Nadie está exento, no hay excepciones


Por Josué Hernández

 
Cuando Israel se mostró insatisfecho con el sistema de gobierno que tenían, dijeron a Samuel: “He aquí tú has envejecido, y tus hijos no andan en tus caminos; por tanto, constitúyenos ahora un rey que nos juzgue, como tienen todas las naciones” (1 Sam. 8:5). El varón de Dios se sintió rechazado, y angustiado oró a Dios, y el Señor le respondió: “Y dijo Jehová a Samuel: Oye la voz del pueblo en todo lo que te digan; porque no te han desechado a ti, sino a mí me han desechado, para que no reine sobre ellos” (1 Sam. 8:7).
 
Mucho antes, Jehová anticipó el tiempo en que Israel demandaría un rey como todas las naciones, y varias regulaciones, más bien, restricciones, fueron especificadas: “Y cuando se siente sobre el trono de su reino, entonces escribirá para sí en un libro una copia de esta ley, del original que está al cuidado de los sacerdotes levitas; y lo tendrá consigo, y leerá en él todos los días de su vida, para que aprenda a temer a Jehová su Dios, para guardar todas las palabras de esta ley y estos estatutos, para ponerlos por obra; para que no se eleve su corazón sobre sus hermanos, ni se aparte del mandamiento a diestra ni a siniestra; a fin de que prolongue sus días en su reino, él y sus hijos, en medio de Israel” (Deut. 17:18-20).
 
El rey de Israel debía comprender y aceptar que no estaba por encima de la ley de Dios. Y lo que el Señor demandó a los reyes, se aplica también a nosotros, y debemos usar este recordatorio. Es fácil pensar, “yo soy diferente, mi caso es especial”, como si estuviésemos exentos de las responsabilidades que los demás tienen para con Dios.
 
Lo que Cristo dijo a todos, se aplica a todos, y en ese grupo estamos nosotros.
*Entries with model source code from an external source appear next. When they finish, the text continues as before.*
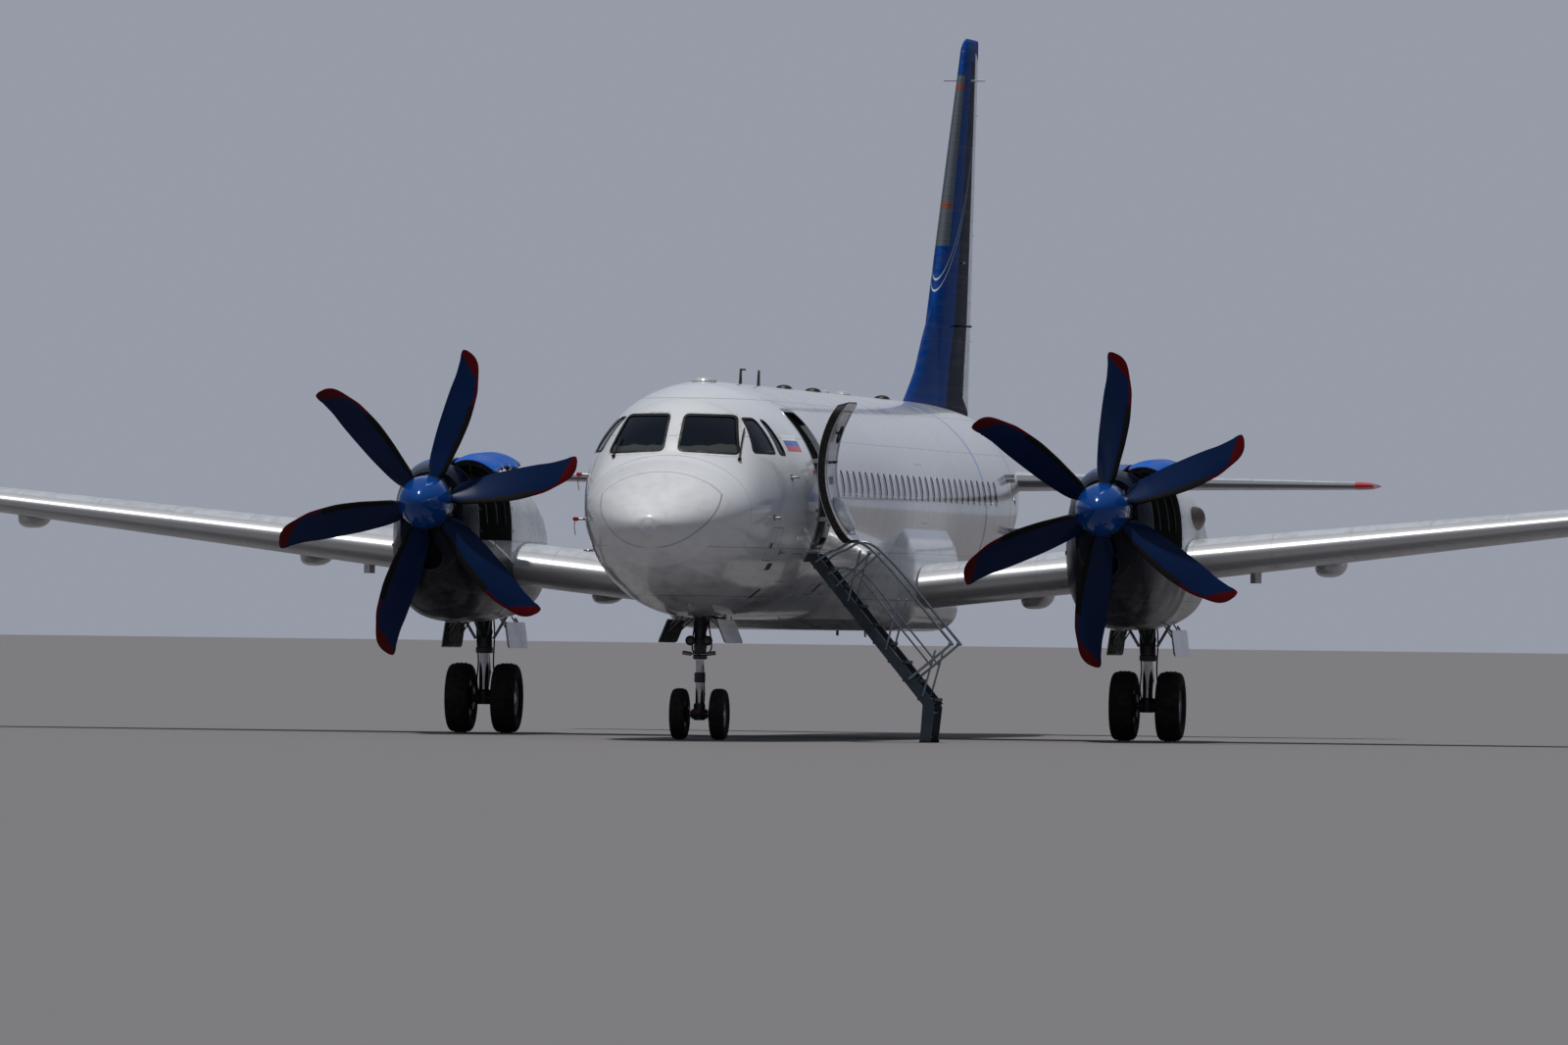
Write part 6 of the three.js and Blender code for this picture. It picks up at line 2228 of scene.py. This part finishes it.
def tyre_shape(spec):
    """A tyre about X: rounded sidewalls, a flat tread with grooves, a bead at the rim."""
    half, tall = spec["width"] / 2, spec["radius"] - spec["rim"]
    outer = []
    for a in np.linspace(-math.pi * 0.5, math.pi * 0.5, 31):
        x = half * math.copysign(abs(math.sin(a)) ** 0.75, a)
        r = spec["radius"] - tall * 0.52 * (1 - abs(math.cos(a)) ** 0.62)
        for groove in (-0.55, -0.2, 0.2, 0.55):
            if abs(x / half - groove) < 0.045 and abs(x / half) < 0.7:
                r -= 8
        outer.append((r, x))
    bead = [
        (spec["rim"] + tall * 0.30, half * 0.96),
        (spec["rim"] + tall * 0.12, half * 0.84),
        (spec["rim"], half * 0.74),
    ]
    profile = [(r, -x) for r, x in bead[::-1]] + outer + bead
    return turned(profile, 72, "x", 0, wrap=True)


def wheel_shape(spec):
    """Rim, spokes and bolts about X: metal 0, dark 1, steel 2."""
    rim, half = spec["rim"], spec["width"] * 0.36
    profile = [
        (24, -half + 6), (rim * 0.34, -half + 2), (rim * 0.40, -half + 22), (rim * 0.74, -half + 34),
        (rim * 0.86, -half + 14), (rim - 2, -half), (rim - 1, half), (rim * 0.86, half - 14),
        (rim * 0.74, half - 34), (rim * 0.40, half - 22), (rim * 0.34, half - 2), (24, half - 6),
    ]
    parts = [turned(profile, 56, "x", 0)]
    for a in around(SPOKES):
        y, z = rim * 0.60 * math.cos(a), rim * 0.60 * math.sin(a)
        for side in (-1, 1):
            parts.append(rod((side * (half - 36), y, z), (side * (half - 26), y, z), rim * 0.12, 18, 1))
            b = a + math.pi / SPOKES
            y2, z2 = rim * 0.79 * math.cos(b), rim * 0.79 * math.sin(b)
            parts.append(rod((side * (half - 34), y2, z2), (side * (half - 12), y2, z2), 9, 6, 2))
    return joined(*parts)


def gear_wheels(name, body, spec, x, at, nodes):
    place = (x, station(at), spec["radius"])
    wheels = piece(name + "_hubs", body, "wheel_metal", "wheel", "dark", "steel")
    tyres = piece(name + "_tyres", body, "tyre_rubber", "rubber")
    for side in (-1, 1):
        wheels.add(wheel_shape(spec).shifted(*place).shifted(side * spec["spread"]))
        tyres.add(tyre_shape(spec).shifted(*place).shifted(side * spec["spread"]))
    reach = spec["spread"] + spec["width"] * 0.36
    axle = 34 if spec is NOSE_WHEEL else 46
    wheels.add(rod((x - reach, place[1], place[2]), (x + reach, place[1], place[2]), axle, 24), 2)
    # Brake packs on the inner sides
    thick, drum = 56, spec["rim"] * 0.66
    profile = [(axle, 0), (spec["rim"] * 0.62, 2), (drum, 14), (drum, thick - 12), (axle, thick)]
    brake = turned(profile, 40, "x", 1)
    inner_face = spec["spread"] - spec["width"] * 0.36 - 58
    for start in (-inner_face - thick, inner_face):
        wheels.add(brake.shifted(*place).shifted(start))

    def plan(px, py, pz):
        r = np.hypot(py - place[1], pz - place[2]) / spec["radius"]
        return px * MM, r, np.arctan2(pz - place[2], py - place[1]) / (2 * np.pi)

    tyres.done(*nodes[1:], plan=plan, sharp=50)
    wheels.done(nodes[0])


def link(points, thick, x):
    """A flat forged link of (station, height) points, centred on x."""
    outline = rounded([(station(at), z) for at, z in points], 14, 4)
    return prism("yz", outline, x - thick / 2, x + thick / 2)


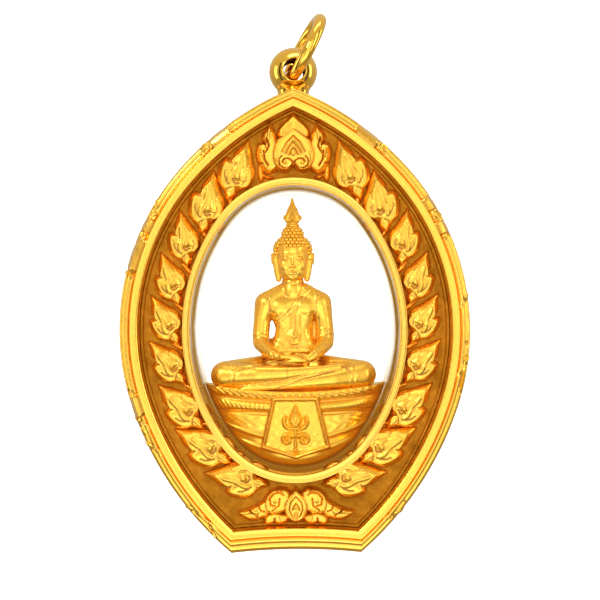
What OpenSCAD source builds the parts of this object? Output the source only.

Porque nadie está exento, y no hay excepciones a la regla del Señor.
 
 
“tribulación y angustia sobre todo ser humano que hace lo malo, el judío primeramente y también el griego, pero gloria y honra y paz a todo el que hace lo bueno, al judío primeramente y también al griego; porque no hay acepción de personas para con Dios” (Rom. 2:9-11).